• _Written exercise_: Write the material out again, line by line, exactly as it is.

• _Dataset section_:

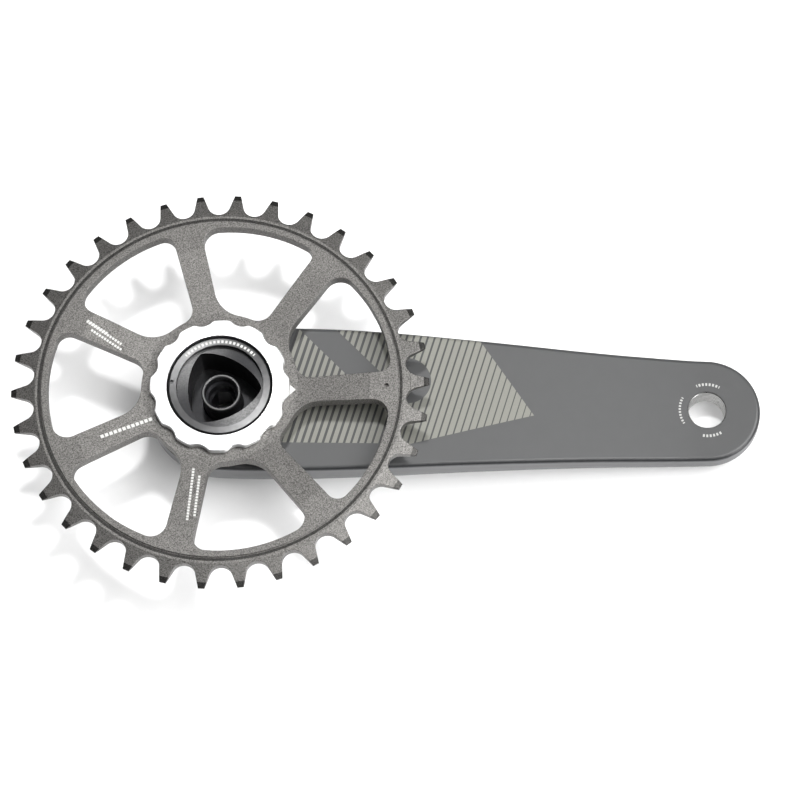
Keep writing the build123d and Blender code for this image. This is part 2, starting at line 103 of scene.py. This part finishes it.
# slanted stripes that fill a plain pennant, with a bare diagonal band and a bare disc in it
STRIPE_PITCH = 2.45 * MM
STRIPE_SLANT = 0.29
STRIPE_THIN = 0.27  # half width at the hub's end, as a share of the pitch
STRIPE_THICK = 0.43  # the same at the pedal's end
STRIPE_BLUR = 0.02
STRIPE_FACING = 0.83  # least Z of the normal where the stripes are printed
PANEL_START = 18 * MM
PANEL_END = 106 * MM
PANEL_END_LEAN = 0.7
PANEL_BOTTOM = 16.5 * MM
PANEL_RISE_START = 66 * MM
PANEL_RISE = 0.28
PANEL_BAND = 58.7 * MM
PANEL_BAND_HALF = 6.5 * MM
PANEL_DISC = (64.5 * MM, 7 * MM)
PANEL_DISC_RADIUS = 8.5 * MM

PEDAL_MARK_FACING = 0.93
# strokes round the pedal hole: radius, half height, from and to angle in degrees, pitch
PEDAL_MARKS = (
    (9.6 * MM, 0.5 * MM, 62, 112, 0.6 * MM),
    (9.6 * MM, 0.4 * MM, 152, 212, 0.55 * MM),
    (9.6 * MM, 0.5 * MM, 258, 302, 0.6 * MM),
)

# ---------------------------------------------------------------- hub, pedal insert and bolt
# the turned face runs from dark grey up to a painted glint, and the socket's ledge has a painted glint too
FACE_DARK = (0.055, 0.055, 0.056)
FACE_GLINT = (0.24, 0.24, 0.242)
FACE_INNER = 15.2 * MM  # radius at which the hub's turned face begins
GLINT_ANGLE = 135  # direction along which turned faces carry a painted glint, in degrees
SOCKET_DARK = (0.01, 0.01, 0.011)
SOCKET_LIGHT = (0.035, 0.035, 0.037)
LEDGE_LEVEL = -2.5 * MM  # the socket's ledge lies above this level, its floor below
LEDGE_GLINT = (0.17, 0.17, 0.17)
HUB_MARKS = (16.3 * MM, 0.5 * MM, 44, 138, 0.7 * MM)
HUB_ROUGHNESS = (0.3, 0.4)
HUB_TURNING = 0.09 * MM  # pitch of the tool marks
PLAIN_TURNING = 0.12 * MM
SMEAR_SHADE = 0.86  # handled metal is this much darker in places
SMEAR_ROUGHNESS = (-0.06, 0.08)  # and smoother or rougher by this

PEDAL_METAL_DARK = (0.5, 0.5, 0.49)
PEDAL_METAL_LIGHT = (0.78, 0.78, 0.77)
PEDAL_SHADE = (0.1, 0.1, 0.1)  # painted shade in the thread's roots and on the rim
PEDAL_ROUGHNESS = (0.26, 0.4)
PEDAL_PITCH = 1.27 * MM
PEDAL_ROOT = (0.03, 0.22)  # the painted shade in the thread's root ends between these heights; its crest is at 0.5
PEDAL_RIM = 6.65 * MM  # radius at which the rim's painted shade begins

BOLT_DARK = (0.012, 0.012, 0.014)
BOLT_LIGHT = (0.05, 0.05, 0.055)
BOLT_RIM_HIGHLIGHT = (0.12, 0.12, 0.12)
BOLT_RIM_START = 0.3 * MM  # the rim's painted highlight starts this far below the bolt's top
BOLT_RIM_FULL = 0.2 * MM
BOLT_ROUGHNESS = (0.28, 0.45)

GRAIN_TINT = 1.5  # a mould's grain is up to this much lighter
GRAIN_ROUGHNESS = 0.1  # and rougher by this

# ---------------------------------------------------------------- floor, surround, lights and camera
FLOOR_REACH = 3.0
PAPER_DARK = (0.59, 0.59, 0.59)
PAPER_LIGHT = (0.61, 0.61, 0.61)
# painted light: the floor glows up to this much, none near the spindle axis
PAINTED_GLOW = 0.3
GLOW_START = 12 * MM
GLOW_FULL = 45 * MM

WORLD_LEVEL = 0.33
# direction, radius of the even part and outer radius in degrees, radiance on top of the level
WORLD_PATCHES = (
    ((0.569, -0.032, 0.93), 18, 24.5, 9.0),
    ((0.8, -0.55, 0.3), 8, 20, 9.0),
    ((-0.05, -0.42, 0.9), 8, 26, -0.3),
)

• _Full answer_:
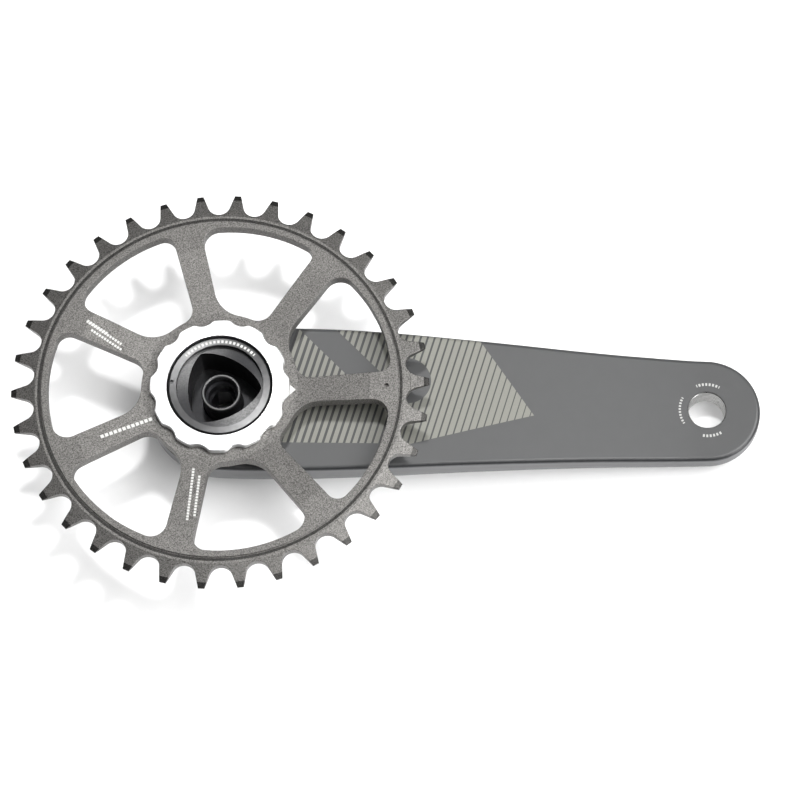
Keep writing the build123d and Blender code for this image. This is part 2, starting at line 103 of scene.py. This part finishes it.
# slanted stripes that fill a plain pennant, with a bare diagonal band and a bare disc in it
STRIPE_PITCH = 2.45 * MM
STRIPE_SLANT = 0.29
STRIPE_THIN = 0.27  # half width at the hub's end, as a share of the pitch
STRIPE_THICK = 0.43  # the same at the pedal's end
STRIPE_BLUR = 0.02
STRIPE_FACING = 0.83  # least Z of the normal where the stripes are printed
PANEL_START = 18 * MM
PANEL_END = 106 * MM
PANEL_END_LEAN = 0.7
PANEL_BOTTOM = 16.5 * MM
PANEL_RISE_START = 66 * MM
PANEL_RISE = 0.28
PANEL_BAND = 58.7 * MM
PANEL_BAND_HALF = 6.5 * MM
PANEL_DISC = (64.5 * MM, 7 * MM)
PANEL_DISC_RADIUS = 8.5 * MM

PEDAL_MARK_FACING = 0.93
# strokes round the pedal hole: radius, half height, from and to angle in degrees, pitch
PEDAL_MARKS = (
    (9.6 * MM, 0.5 * MM, 62, 112, 0.6 * MM),
    (9.6 * MM, 0.4 * MM, 152, 212, 0.55 * MM),
    (9.6 * MM, 0.5 * MM, 258, 302, 0.6 * MM),
)

# ---------------------------------------------------------------- hub, pedal insert and bolt
# the turned face runs from dark grey up to a painted glint, and the socket's ledge has a painted glint too
FACE_DARK = (0.055, 0.055, 0.056)
FACE_GLINT = (0.24, 0.24, 0.242)
FACE_INNER = 15.2 * MM  # radius at which the hub's turned face begins
GLINT_ANGLE = 135  # direction along which turned faces carry a painted glint, in degrees
SOCKET_DARK = (0.01, 0.01, 0.011)
SOCKET_LIGHT = (0.035, 0.035, 0.037)
LEDGE_LEVEL = -2.5 * MM  # the socket's ledge lies above this level, its floor below
LEDGE_GLINT = (0.17, 0.17, 0.17)
HUB_MARKS = (16.3 * MM, 0.5 * MM, 44, 138, 0.7 * MM)
HUB_ROUGHNESS = (0.3, 0.4)
HUB_TURNING = 0.09 * MM  # pitch of the tool marks
PLAIN_TURNING = 0.12 * MM
SMEAR_SHADE = 0.86  # handled metal is this much darker in places
SMEAR_ROUGHNESS = (-0.06, 0.08)  # and smoother or rougher by this

PEDAL_METAL_DARK = (0.5, 0.5, 0.49)
PEDAL_METAL_LIGHT = (0.78, 0.78, 0.77)
PEDAL_SHADE = (0.1, 0.1, 0.1)  # painted shade in the thread's roots and on the rim
PEDAL_ROUGHNESS = (0.26, 0.4)
PEDAL_PITCH = 1.27 * MM
PEDAL_ROOT = (0.03, 0.22)  # the painted shade in the thread's root ends between these heights; its crest is at 0.5
PEDAL_RIM = 6.65 * MM  # radius at which the rim's painted shade begins

BOLT_DARK = (0.012, 0.012, 0.014)
BOLT_LIGHT = (0.05, 0.05, 0.055)
BOLT_RIM_HIGHLIGHT = (0.12, 0.12, 0.12)
BOLT_RIM_START = 0.3 * MM  # the rim's painted highlight starts this far below the bolt's top
BOLT_RIM_FULL = 0.2 * MM
BOLT_ROUGHNESS = (0.28, 0.45)

GRAIN_TINT = 1.5  # a mould's grain is up to this much lighter
GRAIN_ROUGHNESS = 0.1  # and rougher by this

# ---------------------------------------------------------------- floor, surround, lights and camera
FLOOR_REACH = 3.0
PAPER_DARK = (0.59, 0.59, 0.59)
PAPER_LIGHT = (0.61, 0.61, 0.61)
# painted light: the floor glows up to this much, none near the spindle axis
PAINTED_GLOW = 0.3
GLOW_START = 12 * MM
GLOW_FULL = 45 * MM

WORLD_LEVEL = 0.33
# direction, radius of the even part and outer radius in degrees, radiance on top of the level
WORLD_PATCHES = (
    ((0.569, -0.032, 0.93), 18, 24.5, 9.0),
    ((0.8, -0.55, 0.3), 8, 20, 9.0),
    ((-0.05, -0.42, 0.9), 8, 26, -0.3),
)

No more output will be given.